### Given instruction
Report how many lines below contain the word "object". Give only the number.

### Extracted data

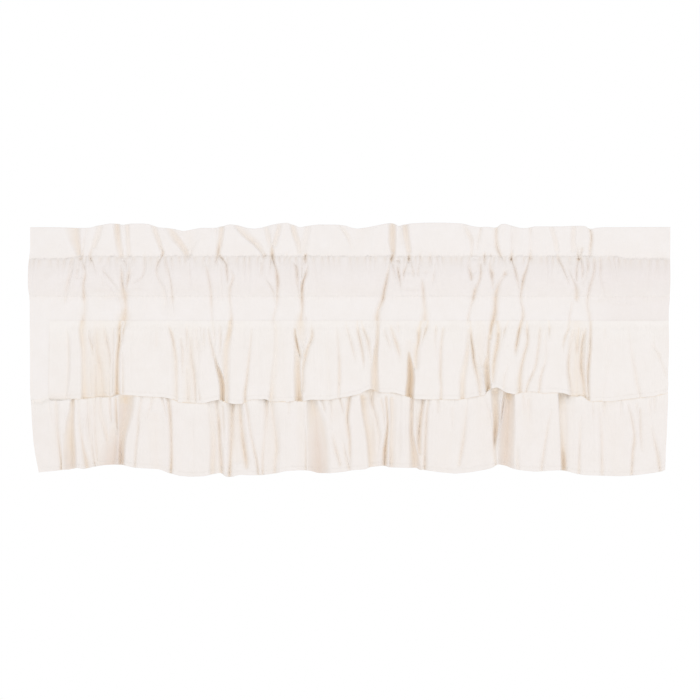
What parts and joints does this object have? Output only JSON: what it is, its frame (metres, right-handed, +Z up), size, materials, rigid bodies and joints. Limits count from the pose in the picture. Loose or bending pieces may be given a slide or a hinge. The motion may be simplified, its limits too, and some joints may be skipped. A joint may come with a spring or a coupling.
{
  "type": "gathered window valance with rod pocket and ruffles",
  "caption": "Gathered cotton window valance: a header and rod pocket over a hanging body with an upper and a lower ruffle, in soft uneven folds.",
  "frame": {"origin": "middle of the valance's width, at its mean top edge, on the axis of the rod that the pocket takes", "axes": "+X along the width, to the right as seen from the room; the face looks along -Y; +Z up"},
  "size_m": [1.0617, 0.0552, 0.419],
  "materials": {
    "heading_cotton": "plain-woven washed cotton, antique white, matt",
    "body_cotton": "plain-woven washed cotton, antique white, matt",
    "ruffle_cotton": "plain-woven washed cotton, antique white, matt"
  },
  "bodies": {
    "root": {"heading": "heading_cotton", "body_panel": "body_cotton", "upper_ruffle": "ruffle_cotton", "lower_ruffle": "ruffle_cotton"}
  },
  "joints": []
}
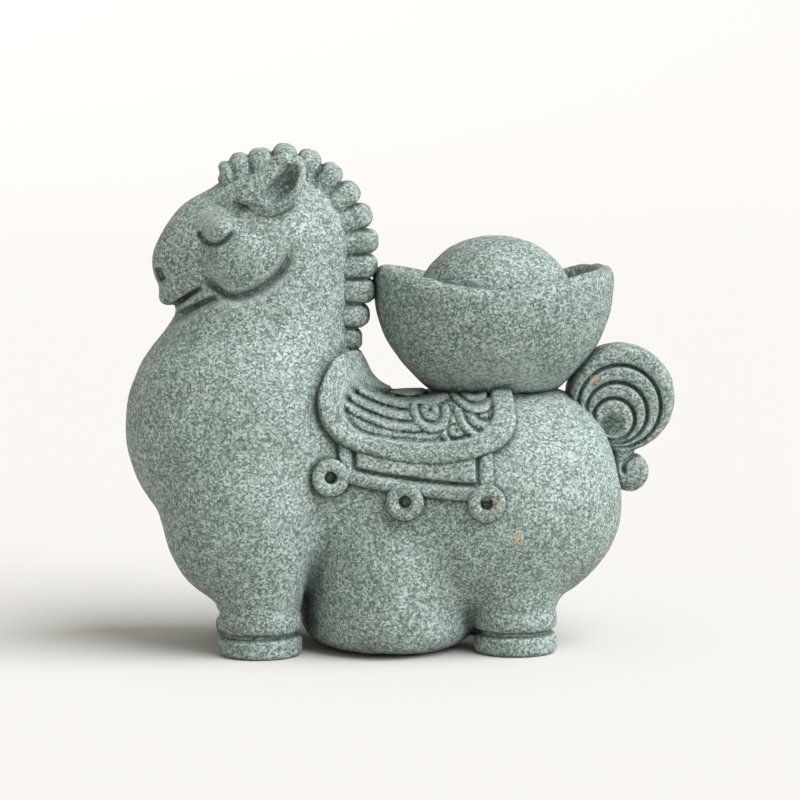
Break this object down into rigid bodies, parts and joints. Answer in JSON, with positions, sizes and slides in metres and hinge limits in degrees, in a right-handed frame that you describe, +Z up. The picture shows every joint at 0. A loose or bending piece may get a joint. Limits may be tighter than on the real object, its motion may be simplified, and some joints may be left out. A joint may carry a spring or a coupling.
{
  "type": "jade figurine",
  "caption": "Plump resting horse in speckled green stone with a tufted mane, a carved saddle blanket and a boat-shaped ingot on its back; a desk ornament.",
  "frame": {"origin": "centre of the footprint's bounding box, on the plane that the four hooves stand on", "axes": "+X from head to tail along the body, +Y to the horse's right flank, +Z up"},
  "size_m": [0.1399, 0.072, 0.1275],
  "materials": {
    "body_stone": "fine-grained matt speckled green stone, tooled smooth",
    "carved_stone": "the same stone, carved in relief, with darker hollows",
    "ingot_stone": "the same stone, ground to smooth sides"
  },
  "bodies": {
    "root": {"horse_body": "body_stone", "hoof_front_left": "body_stone", "hoof_front_right": "body_stone", "hoof_rear_left": "body_stone", "hoof_rear_right": "body_stone", "mane": "carved_stone", "ear_left": "body_stone", "ear_right": "body_stone", "saddle_blanket": "carved_stone", "hanging_panel_left": "carved_stone", "hanging_panel_right": "carved_stone", "pendant_left_front": "carved_stone", "pendant_left_middle": "carved_stone", "pendant_left_rear": "carved_stone", "pendant_right_front": "carved_stone", "pendant_right_middle": "carved_stone", "pendant_right_rear": "carved_stone", "ingot_boat": "ingot_stone", "ingot_dome": "ingot_stone", "tail": "carved_stone"}
  },
  "joints": []
}
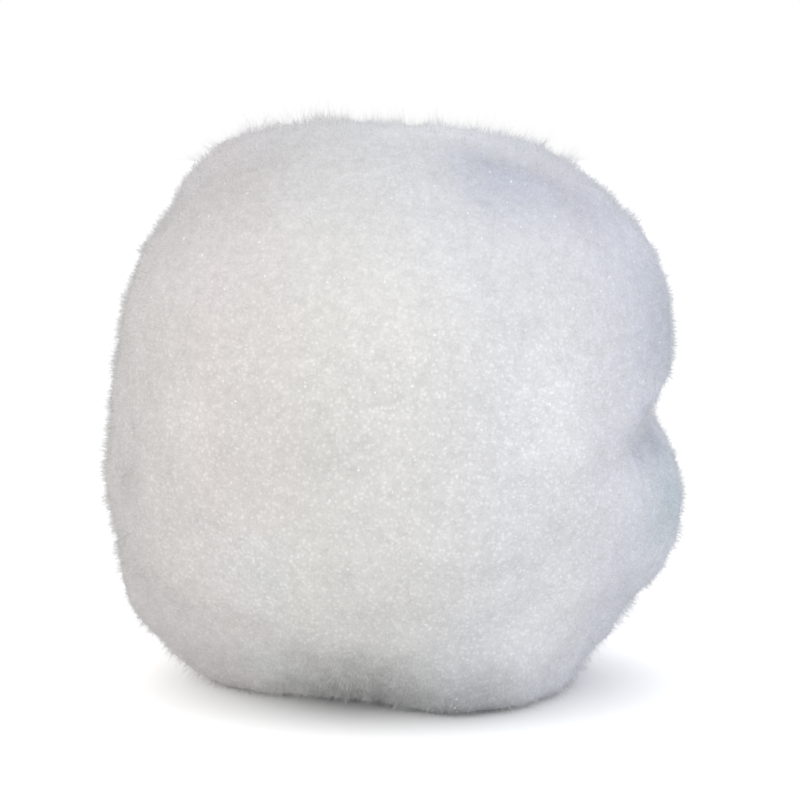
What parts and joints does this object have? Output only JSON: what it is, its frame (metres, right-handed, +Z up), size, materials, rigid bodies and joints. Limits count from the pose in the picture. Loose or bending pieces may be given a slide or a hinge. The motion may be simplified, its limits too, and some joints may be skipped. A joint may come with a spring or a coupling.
{
  "type": "fibre stuffing wad",
  "caption": "Soft wad of loose white hollow fibre stuffing: a boxy ball of tangled crimped fibre with a tucked crease at one side and a flattened underside.",
  "frame": {"origin": "middle of the underside, on the surface that the wad rests on", "axes": "+Z up, -Y the front that the picture shows, +X the viewer's right, where the tucked crease is"},
  "size_m": [0.109, 0.1012, 0.1054],
  "materials": {
    "hollow_fibre": "matt, soft and fluffy, with a faint sparkle from single fibres"
  },
  "bodies": {
    "root": {"fibre_wad": "hollow_fibre"}
  },
  "joints": []
}
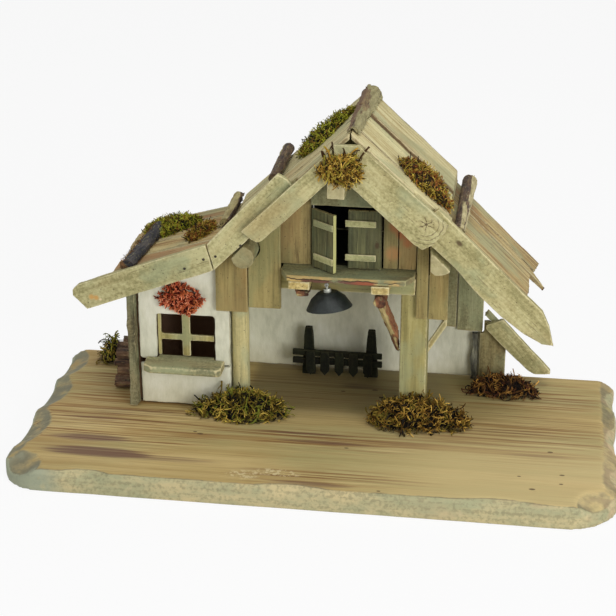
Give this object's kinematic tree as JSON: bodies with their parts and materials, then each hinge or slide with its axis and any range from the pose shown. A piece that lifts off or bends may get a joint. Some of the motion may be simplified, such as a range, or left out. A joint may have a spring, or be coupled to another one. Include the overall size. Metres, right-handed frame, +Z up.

### Answer in full
4